• **SOURCE EXCERPT**:
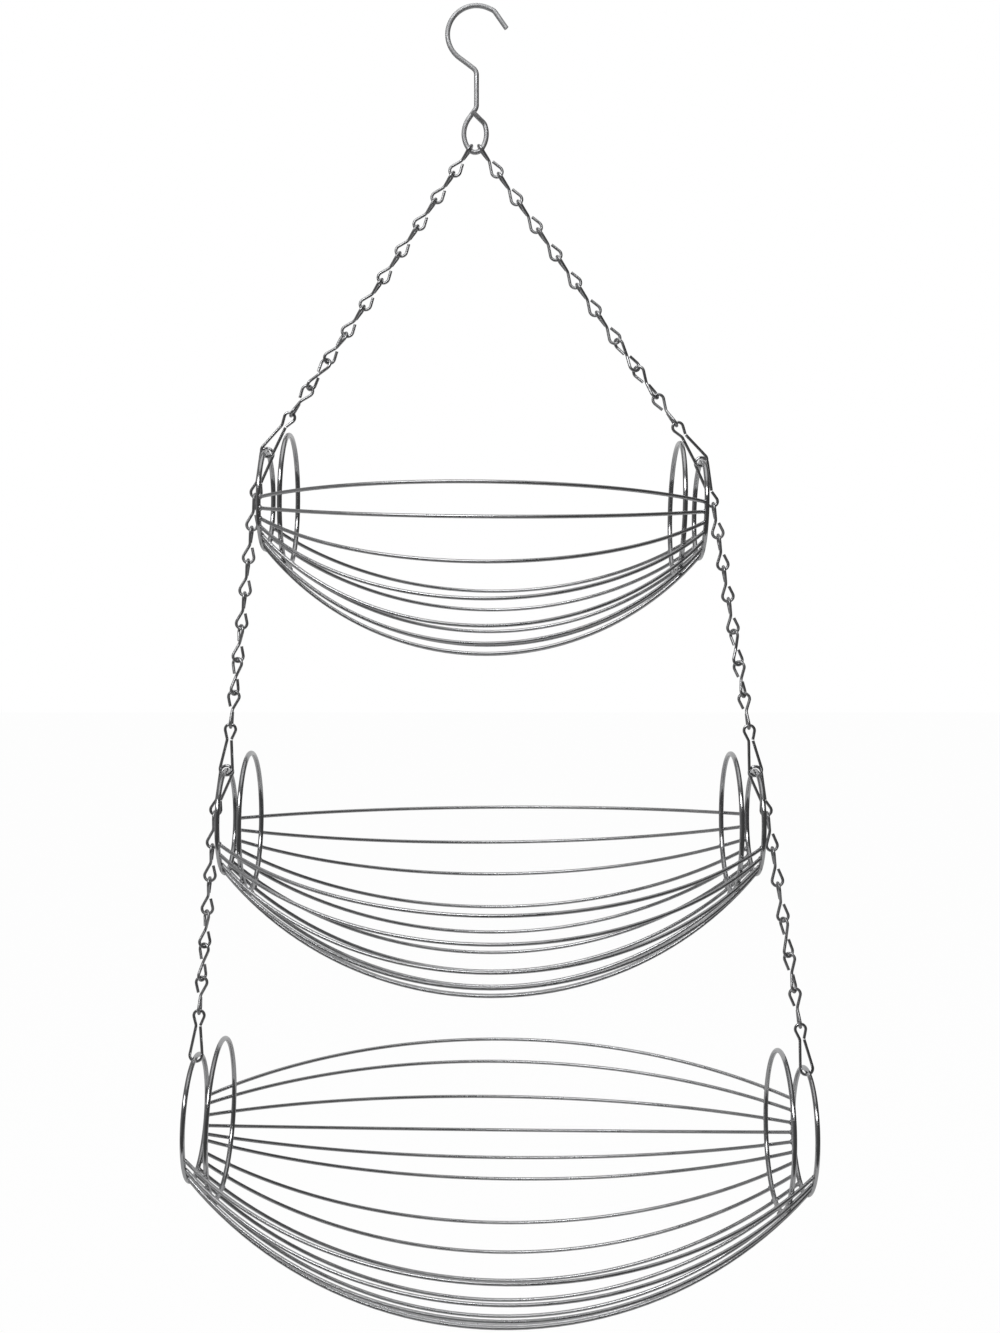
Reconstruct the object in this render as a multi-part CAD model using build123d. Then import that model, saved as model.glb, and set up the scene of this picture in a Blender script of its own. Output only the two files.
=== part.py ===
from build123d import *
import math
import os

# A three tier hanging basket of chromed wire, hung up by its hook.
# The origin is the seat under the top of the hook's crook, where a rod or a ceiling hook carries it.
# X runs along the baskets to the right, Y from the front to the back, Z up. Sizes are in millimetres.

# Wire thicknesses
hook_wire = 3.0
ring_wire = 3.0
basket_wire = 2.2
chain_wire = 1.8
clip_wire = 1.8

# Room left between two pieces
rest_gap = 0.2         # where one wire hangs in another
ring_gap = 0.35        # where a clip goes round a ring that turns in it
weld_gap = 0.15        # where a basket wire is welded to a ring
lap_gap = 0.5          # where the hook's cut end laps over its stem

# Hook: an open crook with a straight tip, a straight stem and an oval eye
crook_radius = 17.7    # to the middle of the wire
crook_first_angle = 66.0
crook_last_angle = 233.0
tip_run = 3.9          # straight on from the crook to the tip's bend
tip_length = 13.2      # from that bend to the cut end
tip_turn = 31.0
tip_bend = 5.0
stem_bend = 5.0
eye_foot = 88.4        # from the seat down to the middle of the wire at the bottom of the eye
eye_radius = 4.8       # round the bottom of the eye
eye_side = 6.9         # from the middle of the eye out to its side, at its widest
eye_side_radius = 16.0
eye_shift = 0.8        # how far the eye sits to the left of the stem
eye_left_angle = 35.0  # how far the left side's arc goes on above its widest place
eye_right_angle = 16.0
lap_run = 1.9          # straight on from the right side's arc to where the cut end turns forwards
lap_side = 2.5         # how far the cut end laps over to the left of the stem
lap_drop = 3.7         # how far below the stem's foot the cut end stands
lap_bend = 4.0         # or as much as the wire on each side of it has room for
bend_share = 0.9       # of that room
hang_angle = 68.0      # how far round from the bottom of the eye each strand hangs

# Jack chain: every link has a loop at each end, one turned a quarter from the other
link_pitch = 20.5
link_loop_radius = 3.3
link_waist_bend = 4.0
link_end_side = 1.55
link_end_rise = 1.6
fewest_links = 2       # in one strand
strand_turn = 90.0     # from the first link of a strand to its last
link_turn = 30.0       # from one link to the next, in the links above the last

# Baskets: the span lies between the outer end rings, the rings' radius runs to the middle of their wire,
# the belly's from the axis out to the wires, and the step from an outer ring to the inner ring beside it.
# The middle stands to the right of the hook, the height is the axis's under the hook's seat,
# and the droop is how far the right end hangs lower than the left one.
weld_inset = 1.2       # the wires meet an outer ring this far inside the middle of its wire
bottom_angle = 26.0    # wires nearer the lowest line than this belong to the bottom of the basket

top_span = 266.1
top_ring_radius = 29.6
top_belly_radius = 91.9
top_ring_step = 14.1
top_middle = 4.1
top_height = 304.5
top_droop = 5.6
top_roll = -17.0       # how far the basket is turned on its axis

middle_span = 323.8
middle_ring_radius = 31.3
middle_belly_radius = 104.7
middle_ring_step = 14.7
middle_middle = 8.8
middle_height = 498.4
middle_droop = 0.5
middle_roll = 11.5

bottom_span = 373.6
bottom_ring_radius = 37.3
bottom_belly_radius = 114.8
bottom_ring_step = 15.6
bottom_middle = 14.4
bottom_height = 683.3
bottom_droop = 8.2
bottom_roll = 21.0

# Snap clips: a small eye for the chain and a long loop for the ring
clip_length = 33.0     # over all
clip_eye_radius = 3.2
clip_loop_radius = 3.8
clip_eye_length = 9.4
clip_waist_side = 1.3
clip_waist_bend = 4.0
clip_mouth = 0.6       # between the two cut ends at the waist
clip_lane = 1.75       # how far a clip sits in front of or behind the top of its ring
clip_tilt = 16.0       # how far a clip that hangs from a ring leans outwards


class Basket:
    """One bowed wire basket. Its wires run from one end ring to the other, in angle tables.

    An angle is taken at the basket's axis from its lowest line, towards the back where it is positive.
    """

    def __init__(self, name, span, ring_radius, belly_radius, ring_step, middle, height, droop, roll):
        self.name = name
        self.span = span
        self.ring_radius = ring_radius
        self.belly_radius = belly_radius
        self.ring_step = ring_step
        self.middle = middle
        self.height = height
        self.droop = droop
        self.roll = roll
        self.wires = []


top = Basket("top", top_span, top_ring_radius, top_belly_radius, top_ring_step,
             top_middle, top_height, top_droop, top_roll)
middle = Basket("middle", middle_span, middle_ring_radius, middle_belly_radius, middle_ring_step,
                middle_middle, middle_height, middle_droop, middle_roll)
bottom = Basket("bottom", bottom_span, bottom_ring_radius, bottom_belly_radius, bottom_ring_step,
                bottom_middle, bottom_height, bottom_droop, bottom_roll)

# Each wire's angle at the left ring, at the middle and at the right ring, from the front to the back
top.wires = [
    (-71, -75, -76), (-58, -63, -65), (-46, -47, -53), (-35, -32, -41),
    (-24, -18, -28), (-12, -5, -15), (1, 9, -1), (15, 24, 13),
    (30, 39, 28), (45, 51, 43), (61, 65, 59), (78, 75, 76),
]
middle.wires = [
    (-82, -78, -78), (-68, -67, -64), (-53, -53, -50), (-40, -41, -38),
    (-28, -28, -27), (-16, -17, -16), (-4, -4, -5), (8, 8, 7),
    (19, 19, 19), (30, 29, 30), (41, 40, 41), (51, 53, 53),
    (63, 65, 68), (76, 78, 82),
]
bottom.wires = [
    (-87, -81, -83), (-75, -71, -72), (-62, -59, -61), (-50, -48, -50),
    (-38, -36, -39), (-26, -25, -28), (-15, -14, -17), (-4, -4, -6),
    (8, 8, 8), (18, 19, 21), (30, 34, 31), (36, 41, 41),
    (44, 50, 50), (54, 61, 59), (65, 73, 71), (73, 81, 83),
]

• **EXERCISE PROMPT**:
Lines that hold "import" are the ones to copy; find all of them.

• **CORRECT RESPONSE**:
Reconstruct the object in this render as a multi-part CAD model using build123d. Then import that model, saved as model.glb, and set up the scene of this picture in a Blender script of its own. Output only the two files.
from build123d import *
import math
import os